— start Extracted material —
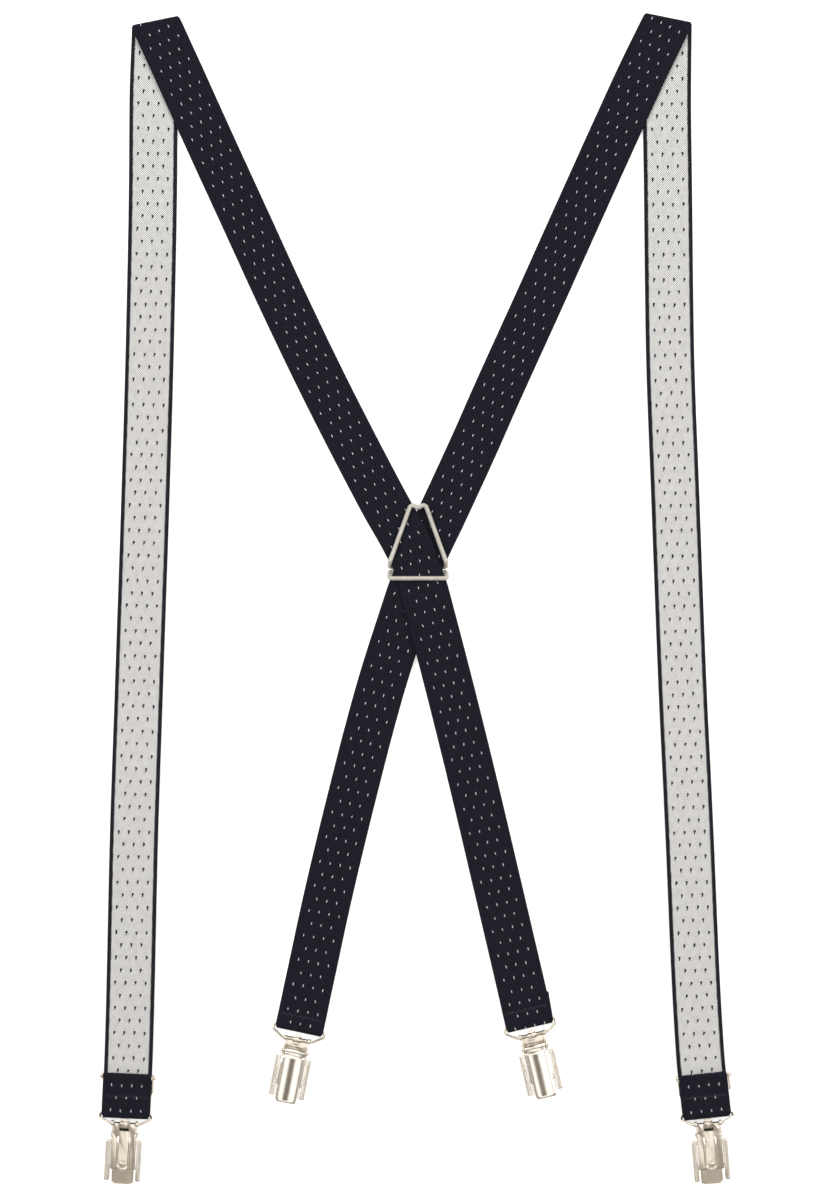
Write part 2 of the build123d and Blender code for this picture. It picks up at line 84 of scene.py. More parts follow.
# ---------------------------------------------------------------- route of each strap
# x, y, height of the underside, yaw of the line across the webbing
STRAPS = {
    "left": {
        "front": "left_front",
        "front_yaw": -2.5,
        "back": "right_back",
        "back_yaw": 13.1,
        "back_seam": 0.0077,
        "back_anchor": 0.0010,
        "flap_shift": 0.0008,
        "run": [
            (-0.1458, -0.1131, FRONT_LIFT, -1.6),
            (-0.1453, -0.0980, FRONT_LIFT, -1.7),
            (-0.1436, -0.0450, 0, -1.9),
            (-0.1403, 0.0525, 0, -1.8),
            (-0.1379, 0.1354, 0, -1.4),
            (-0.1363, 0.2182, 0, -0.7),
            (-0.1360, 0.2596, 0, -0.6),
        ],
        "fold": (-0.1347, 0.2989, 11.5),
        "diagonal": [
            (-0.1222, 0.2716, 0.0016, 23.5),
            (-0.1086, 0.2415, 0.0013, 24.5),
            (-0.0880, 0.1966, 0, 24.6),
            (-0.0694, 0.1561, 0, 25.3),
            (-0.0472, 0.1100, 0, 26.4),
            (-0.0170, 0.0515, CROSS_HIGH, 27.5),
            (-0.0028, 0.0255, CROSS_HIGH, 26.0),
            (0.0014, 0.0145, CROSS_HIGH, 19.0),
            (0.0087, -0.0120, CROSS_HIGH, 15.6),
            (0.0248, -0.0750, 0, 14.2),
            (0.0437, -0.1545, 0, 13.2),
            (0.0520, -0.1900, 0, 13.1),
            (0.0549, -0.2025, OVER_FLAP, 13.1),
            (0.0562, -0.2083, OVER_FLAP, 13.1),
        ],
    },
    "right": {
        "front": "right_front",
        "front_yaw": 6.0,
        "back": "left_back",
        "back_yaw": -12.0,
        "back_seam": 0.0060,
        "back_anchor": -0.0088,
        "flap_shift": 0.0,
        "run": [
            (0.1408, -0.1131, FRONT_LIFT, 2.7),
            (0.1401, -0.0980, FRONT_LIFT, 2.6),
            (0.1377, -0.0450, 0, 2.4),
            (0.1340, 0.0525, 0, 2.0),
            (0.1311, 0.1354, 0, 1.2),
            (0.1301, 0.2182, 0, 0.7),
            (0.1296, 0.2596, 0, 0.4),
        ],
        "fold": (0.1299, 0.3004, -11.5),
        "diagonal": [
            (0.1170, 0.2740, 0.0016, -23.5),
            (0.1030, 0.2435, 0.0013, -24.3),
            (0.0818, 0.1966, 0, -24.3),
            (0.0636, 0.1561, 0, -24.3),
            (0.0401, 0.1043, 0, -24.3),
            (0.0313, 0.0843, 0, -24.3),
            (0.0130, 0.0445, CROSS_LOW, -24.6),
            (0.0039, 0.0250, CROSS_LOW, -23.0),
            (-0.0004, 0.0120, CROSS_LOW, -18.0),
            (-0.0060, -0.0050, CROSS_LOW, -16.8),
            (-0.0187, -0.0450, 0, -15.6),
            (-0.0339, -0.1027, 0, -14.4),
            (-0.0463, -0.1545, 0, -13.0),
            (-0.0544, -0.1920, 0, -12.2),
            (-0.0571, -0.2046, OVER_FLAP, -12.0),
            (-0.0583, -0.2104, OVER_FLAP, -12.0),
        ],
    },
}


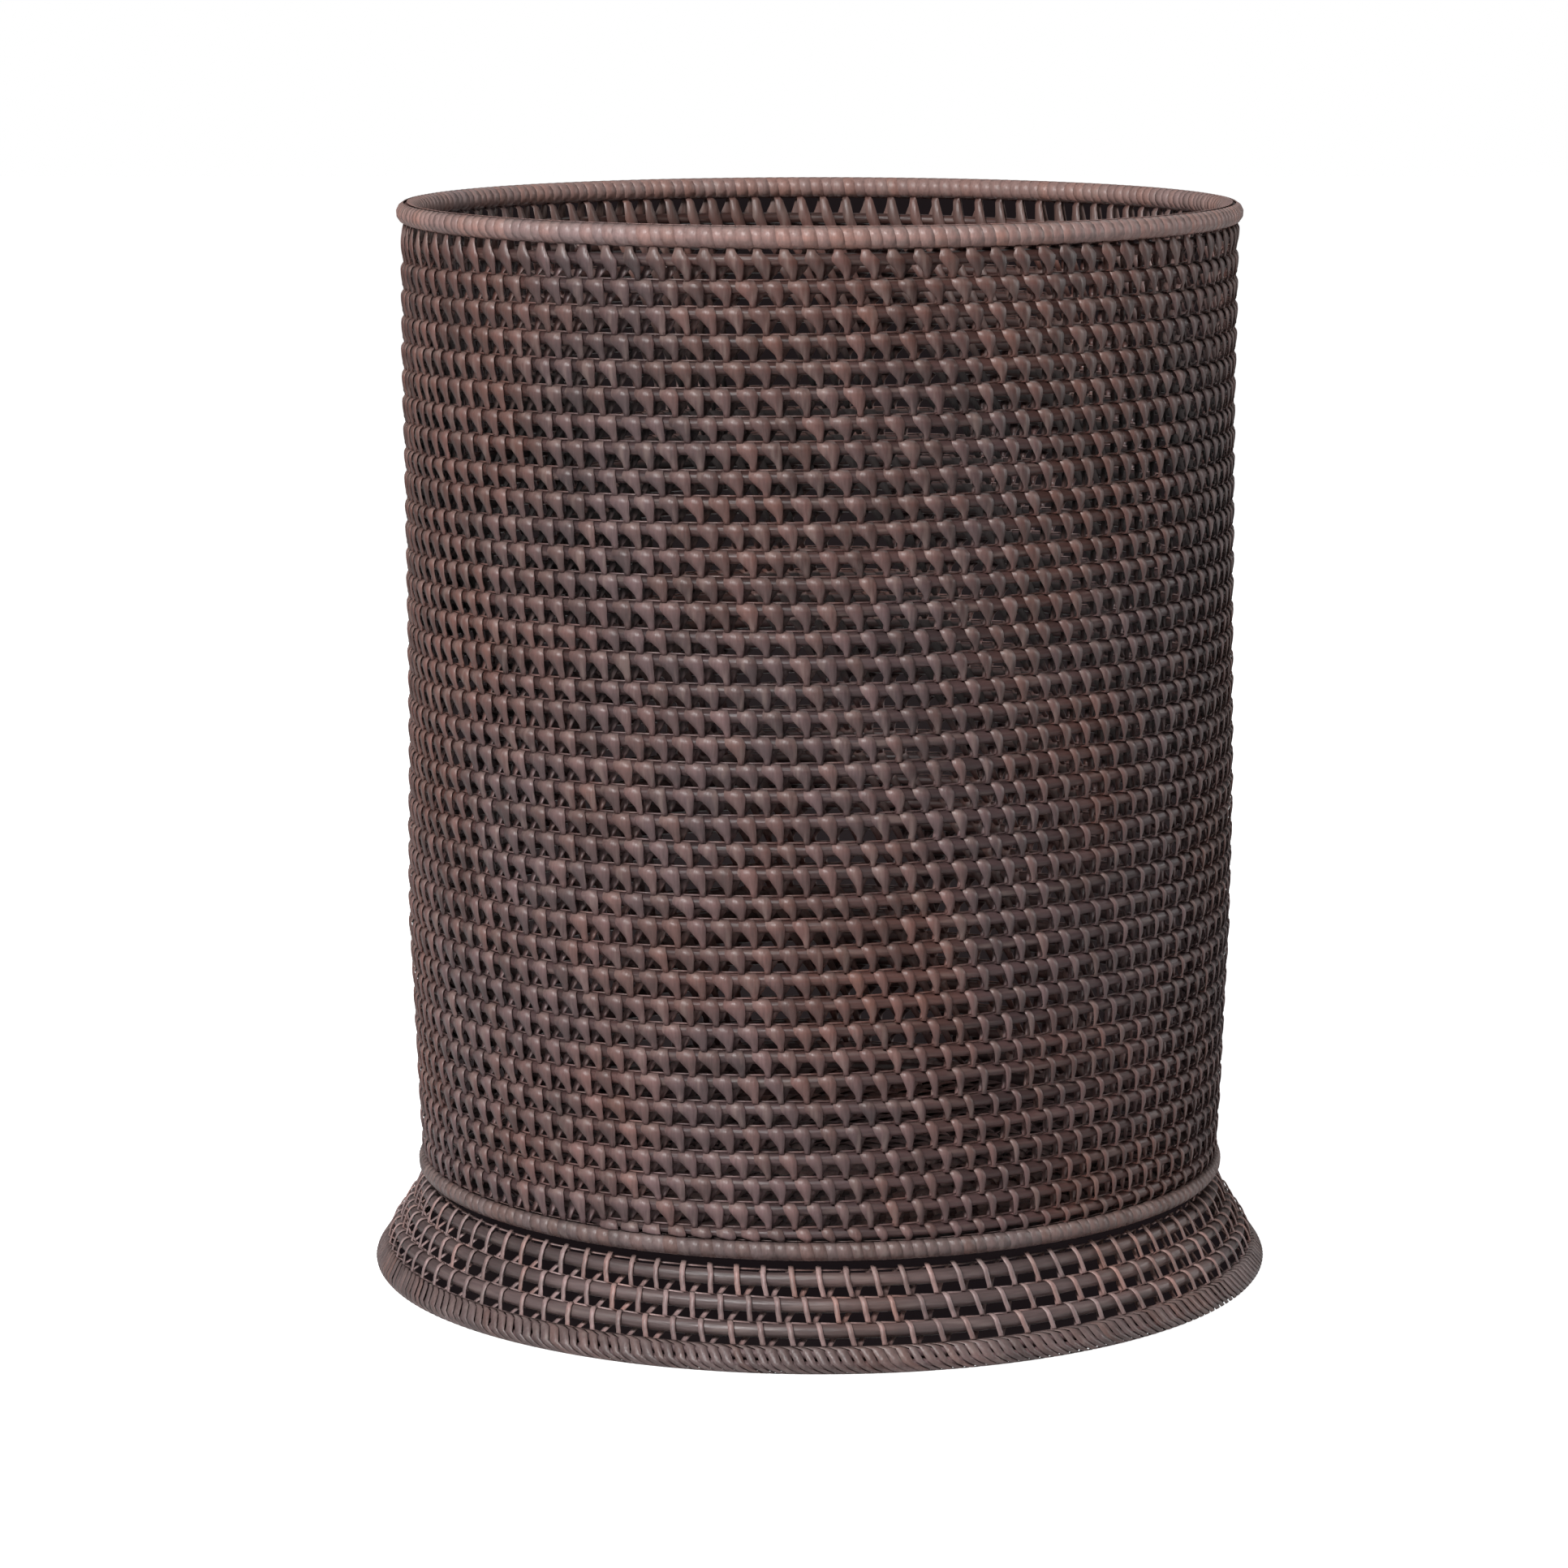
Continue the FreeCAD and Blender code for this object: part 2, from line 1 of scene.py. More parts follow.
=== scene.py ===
— end Extracted material —
• What is needed:
From the line holding "Continue the FreeCAD" through the last line above, reproduce each line exactly and add nothing.

• Complete output:
Continue the FreeCAD and Blender code for this object: part 2, from line 1 of scene.py. More parts follow.
=== scene.py ===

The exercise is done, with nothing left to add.